__THE REQUEST__: Repeat the entire listing exactly as written.

__COLLECTED DATA__:
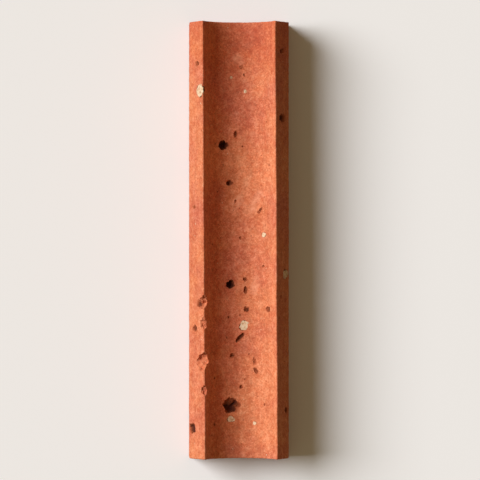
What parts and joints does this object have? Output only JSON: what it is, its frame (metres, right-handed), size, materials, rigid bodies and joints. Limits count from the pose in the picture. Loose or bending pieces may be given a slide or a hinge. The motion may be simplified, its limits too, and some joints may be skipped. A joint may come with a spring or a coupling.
{
  "type": "facing brick",
  "caption": "Long, narrow facing brick of red fired clay, with a half-round groove along its face, raking flanks, square ends and a flat sawn back.",
  "frame": {"origin": "centre of the flat back, where the brick is bedded on the wall", "axes": "+Z out of the back, through the grooved face; +Y along the length, up the wall as the picture shows the brick laid; +X across the width"},
  "size_m": [0.055, 0.24, 0.035],
  "materials": {
    "fired_clay": "matte"
  },
  "bodies": {
    "root": {"fluted_brick": "fired_clay"}
  },
  "joints": []
}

__ANSWER TO THE EXERCISE__:
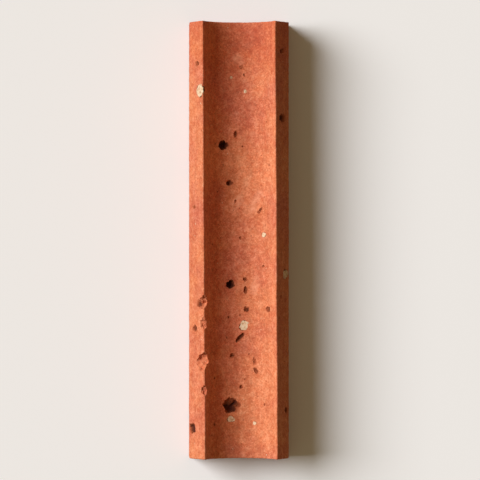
What parts and joints does this object have? Output only JSON: what it is, its frame (metres, right-handed), size, materials, rigid bodies and joints. Limits count from the pose in the picture. Loose or bending pieces may be given a slide or a hinge. The motion may be simplified, its limits too, and some joints may be skipped. A joint may come with a spring or a coupling.
{
  "type": "facing brick",
  "caption": "Long, narrow facing brick of red fired clay, with a half-round groove along its face, raking flanks, square ends and a flat sawn back.",
  "frame": {"origin": "centre of the flat back, where the brick is bedded on the wall", "axes": "+Z out of the back, through the grooved face; +Y along the length, up the wall as the picture shows the brick laid; +X across the width"},
  "size_m": [0.055, 0.24, 0.035],
  "materials": {
    "fired_clay": "matte"
  },
  "bodies": {
    "root": {"fluted_brick": "fired_clay"}
  },
  "joints": []
}